╭─ INPUT ROWS

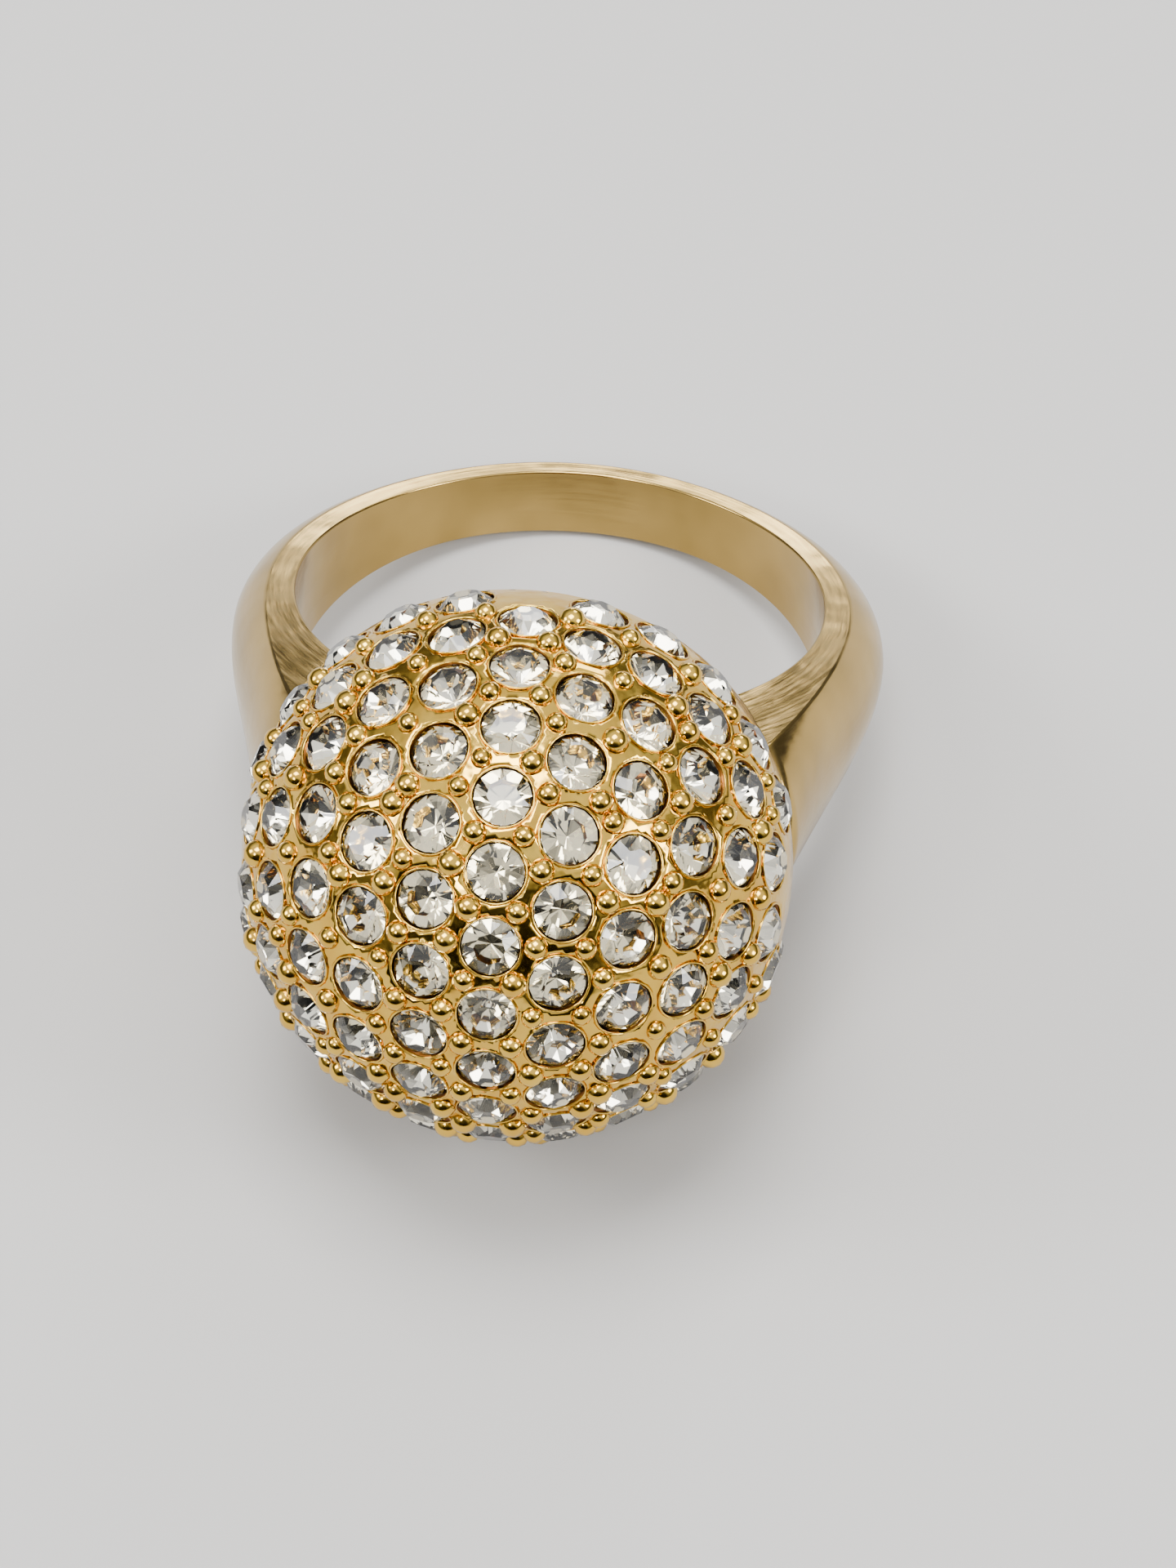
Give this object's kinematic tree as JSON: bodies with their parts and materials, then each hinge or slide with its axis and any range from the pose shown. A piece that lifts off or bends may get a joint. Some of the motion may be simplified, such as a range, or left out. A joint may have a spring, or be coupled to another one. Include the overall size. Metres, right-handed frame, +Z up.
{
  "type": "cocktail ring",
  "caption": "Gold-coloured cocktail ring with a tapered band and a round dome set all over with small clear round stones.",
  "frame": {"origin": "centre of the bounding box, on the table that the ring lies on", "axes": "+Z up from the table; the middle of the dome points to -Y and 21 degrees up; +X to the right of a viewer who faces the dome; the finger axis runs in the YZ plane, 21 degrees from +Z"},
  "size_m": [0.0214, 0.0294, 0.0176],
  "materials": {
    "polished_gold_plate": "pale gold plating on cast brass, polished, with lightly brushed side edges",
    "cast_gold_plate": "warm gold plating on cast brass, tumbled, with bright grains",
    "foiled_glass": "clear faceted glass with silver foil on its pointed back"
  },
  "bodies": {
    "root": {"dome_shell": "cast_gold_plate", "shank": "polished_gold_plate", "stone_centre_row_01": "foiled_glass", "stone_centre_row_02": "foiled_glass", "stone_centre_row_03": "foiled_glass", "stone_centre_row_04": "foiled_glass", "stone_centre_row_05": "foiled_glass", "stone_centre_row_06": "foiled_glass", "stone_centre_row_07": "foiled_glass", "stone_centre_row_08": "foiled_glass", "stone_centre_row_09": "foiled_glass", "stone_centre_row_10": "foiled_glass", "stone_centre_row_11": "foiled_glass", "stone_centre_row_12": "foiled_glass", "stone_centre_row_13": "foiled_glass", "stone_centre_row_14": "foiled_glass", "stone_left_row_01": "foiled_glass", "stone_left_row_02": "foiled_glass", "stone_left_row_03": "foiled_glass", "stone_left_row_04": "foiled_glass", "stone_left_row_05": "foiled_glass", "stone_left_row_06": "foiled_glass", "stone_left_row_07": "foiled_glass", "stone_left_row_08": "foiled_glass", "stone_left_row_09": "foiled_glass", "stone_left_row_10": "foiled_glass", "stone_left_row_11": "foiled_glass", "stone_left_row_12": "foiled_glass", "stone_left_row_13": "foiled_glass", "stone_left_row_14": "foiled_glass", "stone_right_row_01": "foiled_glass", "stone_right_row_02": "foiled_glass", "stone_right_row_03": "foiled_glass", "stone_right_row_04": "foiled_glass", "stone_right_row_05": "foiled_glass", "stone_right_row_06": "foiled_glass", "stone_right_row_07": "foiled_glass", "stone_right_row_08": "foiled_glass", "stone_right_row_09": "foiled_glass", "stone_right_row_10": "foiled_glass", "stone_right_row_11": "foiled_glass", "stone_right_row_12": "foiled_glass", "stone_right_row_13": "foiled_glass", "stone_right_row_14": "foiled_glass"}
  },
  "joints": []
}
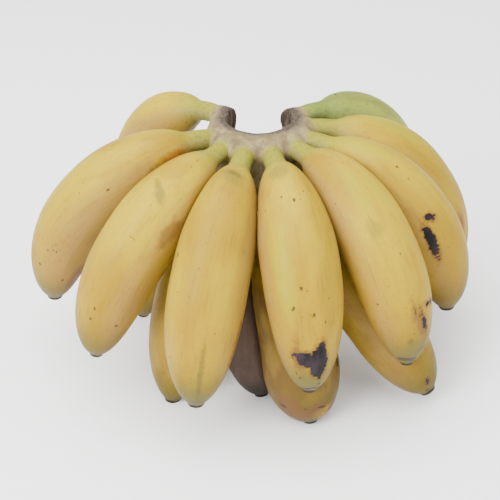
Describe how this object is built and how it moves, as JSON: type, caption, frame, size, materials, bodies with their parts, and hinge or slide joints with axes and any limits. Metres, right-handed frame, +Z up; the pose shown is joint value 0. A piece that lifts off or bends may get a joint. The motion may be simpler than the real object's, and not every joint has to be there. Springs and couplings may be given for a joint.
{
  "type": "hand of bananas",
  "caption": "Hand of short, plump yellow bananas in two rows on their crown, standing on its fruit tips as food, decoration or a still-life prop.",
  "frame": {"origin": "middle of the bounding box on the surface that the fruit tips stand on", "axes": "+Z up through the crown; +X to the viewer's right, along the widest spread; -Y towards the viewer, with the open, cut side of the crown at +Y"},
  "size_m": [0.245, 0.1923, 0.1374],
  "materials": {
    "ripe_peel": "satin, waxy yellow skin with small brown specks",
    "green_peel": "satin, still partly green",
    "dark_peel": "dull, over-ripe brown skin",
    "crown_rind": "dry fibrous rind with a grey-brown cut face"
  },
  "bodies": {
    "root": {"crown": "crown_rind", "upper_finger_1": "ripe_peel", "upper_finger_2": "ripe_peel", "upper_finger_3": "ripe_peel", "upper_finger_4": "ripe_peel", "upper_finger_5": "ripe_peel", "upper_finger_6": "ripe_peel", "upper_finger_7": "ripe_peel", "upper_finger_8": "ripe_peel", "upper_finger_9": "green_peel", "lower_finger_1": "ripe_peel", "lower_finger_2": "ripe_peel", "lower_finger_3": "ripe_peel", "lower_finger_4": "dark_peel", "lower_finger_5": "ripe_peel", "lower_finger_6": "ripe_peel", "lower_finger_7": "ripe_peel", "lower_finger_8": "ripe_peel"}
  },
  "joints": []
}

╰─

◆ WRITTEN TASK
For this exercise, please retype exactly the lines in the listing from the line with "Describe how this" through its last line, both ends included.

◆ REPLY
Describe how this object is built and how it moves, as JSON: type, caption, frame, size, materials, bodies with their parts, and hinge or slide joints with axes and any limits. Metres, right-handed frame, +Z up; the pose shown is joint value 0. A piece that lifts off or bends may get a joint. The motion may be simpler than the real object's, and not every joint has to be there. Springs and couplings may be given for a joint.
{
  "type": "hand of bananas",
  "caption": "Hand of short, plump yellow bananas in two rows on their crown, standing on its fruit tips as food, decoration or a still-life prop.",
  "frame": {"origin": "middle of the bounding box on the surface that the fruit tips stand on", "axes": "+Z up through the crown; +X to the viewer's right, along the widest spread; -Y towards the viewer, with the open, cut side of the crown at +Y"},
  "size_m": [0.245, 0.1923, 0.1374],
  "materials": {
    "ripe_peel": "satin, waxy yellow skin with small brown specks",
    "green_peel": "satin, still partly green",
    "dark_peel": "dull, over-ripe brown skin",
    "crown_rind": "dry fibrous rind with a grey-brown cut face"
  },
  "bodies": {
    "root": {"crown": "crown_rind", "upper_finger_1": "ripe_peel", "upper_finger_2": "ripe_peel", "upper_finger_3": "ripe_peel", "upper_finger_4": "ripe_peel", "upper_finger_5": "ripe_peel", "upper_finger_6": "ripe_peel", "upper_finger_7": "ripe_peel", "upper_finger_8": "ripe_peel", "upper_finger_9": "green_peel", "lower_finger_1": "ripe_peel", "lower_finger_2": "ripe_peel", "lower_finger_3": "ripe_peel", "lower_finger_4": "dark_peel", "lower_finger_5": "ripe_peel", "lower_finger_6": "ripe_peel", "lower_finger_7": "ripe_peel", "lower_finger_8": "ripe_peel"}
  },
  "joints": []
}